begin Collected material

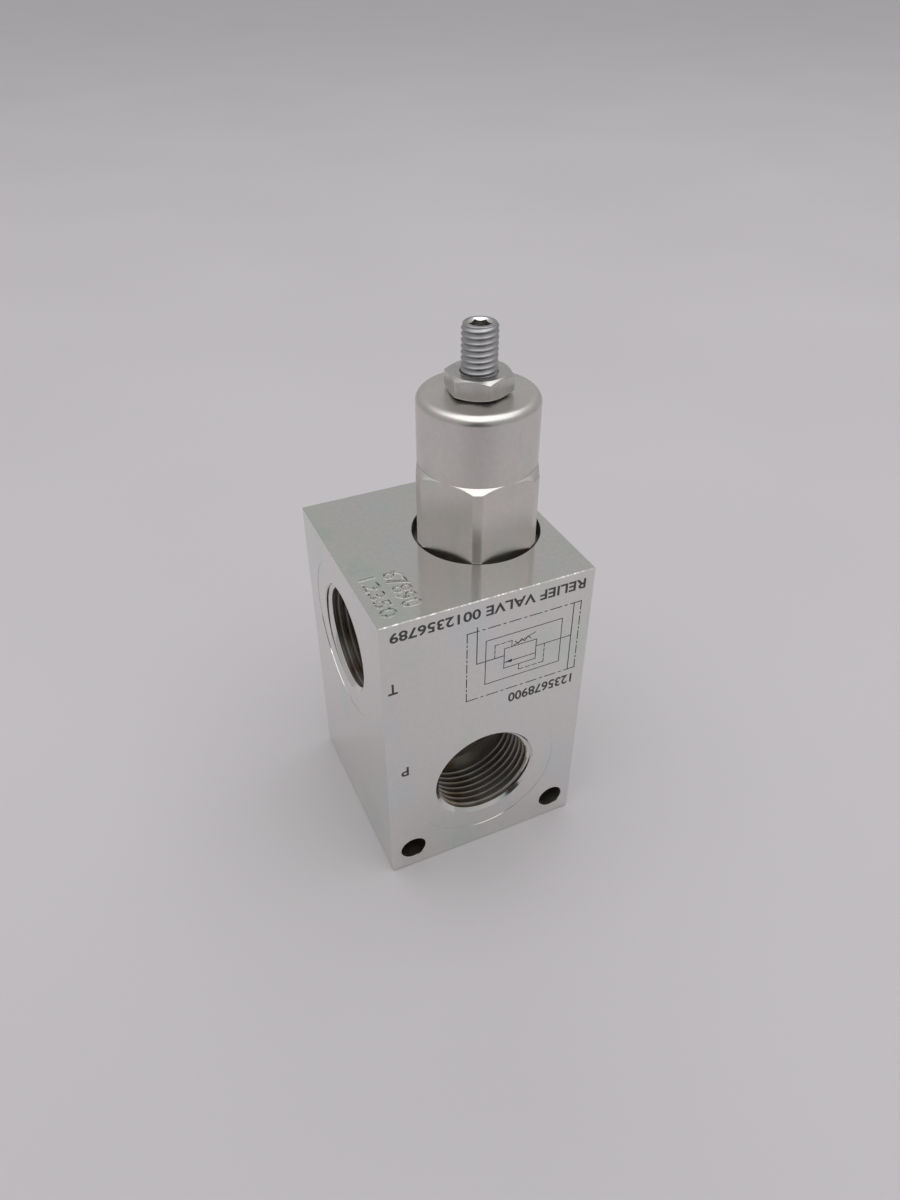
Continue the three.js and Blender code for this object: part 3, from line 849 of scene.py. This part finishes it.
def make_cartridge_body():
    _, skirt_bottom, cap_top = levels("cartridge_body")
    screw_hole = SCREW_CREST_R + THREAD_CLEARANCE
    band_edge = math.acos(HEX_ACROSS_FLATS / 2 / HEX_CORNER_R)
    angles = hexagon_angles(band_edge, HEX_TURN)
    radius = hexagon_radius(angles, HEX_ACROSS_FLATS, HEX_CORNER_R, HEX_TURN)
    side = hexagon_side(radius, CAP_R, SEAT_Z, HEX_TOP_Z, HEX_CHAMFER_SLOPE)
    cap = [(CAP_R - 0.02, HEX_TOP_Z + 0.15), (CAP_R, HEX_TOP_Z + 0.4)]
    cap += [(CAP_R, z) for z in np.linspace(HEX_TOP_Z + 0.6, cap_top - CAP_ROUND - 0.2, 5)]
    for step in range(13):
        angle = math.radians(90) * step / 12
        cap.append((CAP_R - CAP_ROUND * (1 - math.cos(angle)), cap_top - CAP_ROUND * (1 - math.sin(angle))))
    top = [(CAP_R - CAP_ROUND - 0.3, cap_top), (screw_hole + 0.5, cap_top), (screw_hole, cap_top - 0.5)]
    inside = [
        (screw_hole, SPRING_CHAMBER_TOP_Z), (SPRING_CHAMBER_R, SPRING_CHAMBER_TOP_Z),
        (SPRING_CHAMBER_R, CAGE_THREAD_TOP_Z), (CAGE_THREAD_R, CAGE_THREAD_TOP_Z),
        (CAGE_THREAD_R, skirt_bottom),
    ]
    below = [
        (SKIRT_R - 0.3, skirt_bottom), (SKIRT_R, skirt_bottom + 0.3), (SKIRT_R, THREAD_BOTTOM_Z),
        (BODY_THREAD_R, THREAD_BOTTOM_Z + 1.3), (BODY_THREAD_R, THREAD_TOP_Z - 0.6),
        (BODY_THREAD_R - 0.6, THREAD_TOP_Z), (NECK_R, THREAD_TOP_Z), (NECK_R, SEAT_Z),
    ]
    body = revolved("cartridge_body_look", [*below, *side, *cap, *top, *inside], angles)
    placed(smooth(body, 28), at=(AXIS_X, 0, 0))
    return enrol(body, body_zinc, "cartridge_zinc_plate", "valve_block", "cartridge_body")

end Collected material

▸ Work to be completed: Take the lines above and print them exactly.

▸ Result of this exercise:
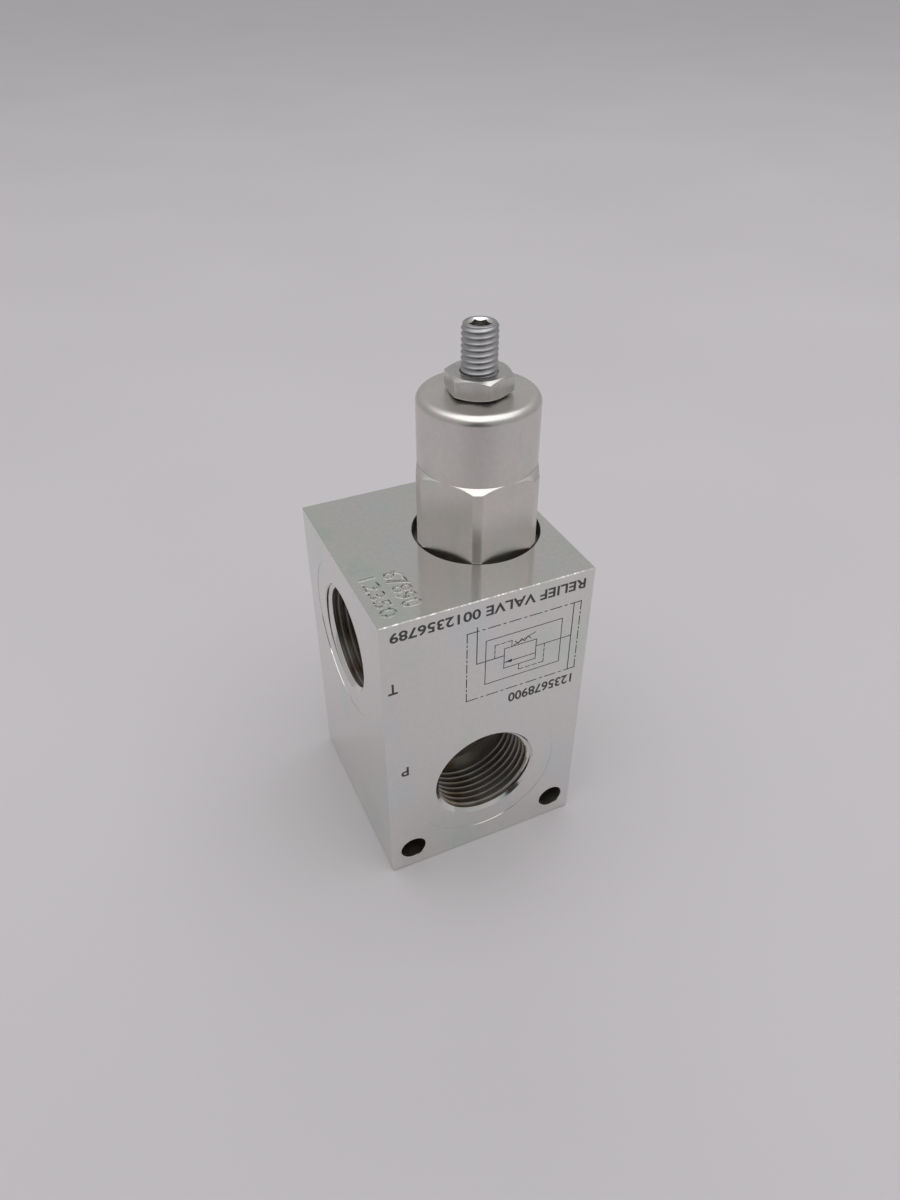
Continue the three.js and Blender code for this object: part 3, from line 849 of scene.py. This part finishes it.
def make_cartridge_body():
    _, skirt_bottom, cap_top = levels("cartridge_body")
    screw_hole = SCREW_CREST_R + THREAD_CLEARANCE
    band_edge = math.acos(HEX_ACROSS_FLATS / 2 / HEX_CORNER_R)
    angles = hexagon_angles(band_edge, HEX_TURN)
    radius = hexagon_radius(angles, HEX_ACROSS_FLATS, HEX_CORNER_R, HEX_TURN)
    side = hexagon_side(radius, CAP_R, SEAT_Z, HEX_TOP_Z, HEX_CHAMFER_SLOPE)
    cap = [(CAP_R - 0.02, HEX_TOP_Z + 0.15), (CAP_R, HEX_TOP_Z + 0.4)]
    cap += [(CAP_R, z) for z in np.linspace(HEX_TOP_Z + 0.6, cap_top - CAP_ROUND - 0.2, 5)]
    for step in range(13):
        angle = math.radians(90) * step / 12
        cap.append((CAP_R - CAP_ROUND * (1 - math.cos(angle)), cap_top - CAP_ROUND * (1 - math.sin(angle))))
    top = [(CAP_R - CAP_ROUND - 0.3, cap_top), (screw_hole + 0.5, cap_top), (screw_hole, cap_top - 0.5)]
    inside = [
        (screw_hole, SPRING_CHAMBER_TOP_Z), (SPRING_CHAMBER_R, SPRING_CHAMBER_TOP_Z),
        (SPRING_CHAMBER_R, CAGE_THREAD_TOP_Z), (CAGE_THREAD_R, CAGE_THREAD_TOP_Z),
        (CAGE_THREAD_R, skirt_bottom),
    ]
    below = [
        (SKIRT_R - 0.3, skirt_bottom), (SKIRT_R, skirt_bottom + 0.3), (SKIRT_R, THREAD_BOTTOM_Z),
        (BODY_THREAD_R, THREAD_BOTTOM_Z + 1.3), (BODY_THREAD_R, THREAD_TOP_Z - 0.6),
        (BODY_THREAD_R - 0.6, THREAD_TOP_Z), (NECK_R, THREAD_TOP_Z), (NECK_R, SEAT_Z),
    ]
    body = revolved("cartridge_body_look", [*below, *side, *cap, *top, *inside], angles)
    placed(smooth(body, 28), at=(AXIS_X, 0, 0))
    return enrol(body, body_zinc, "cartridge_zinc_plate", "valve_block", "cartridge_body")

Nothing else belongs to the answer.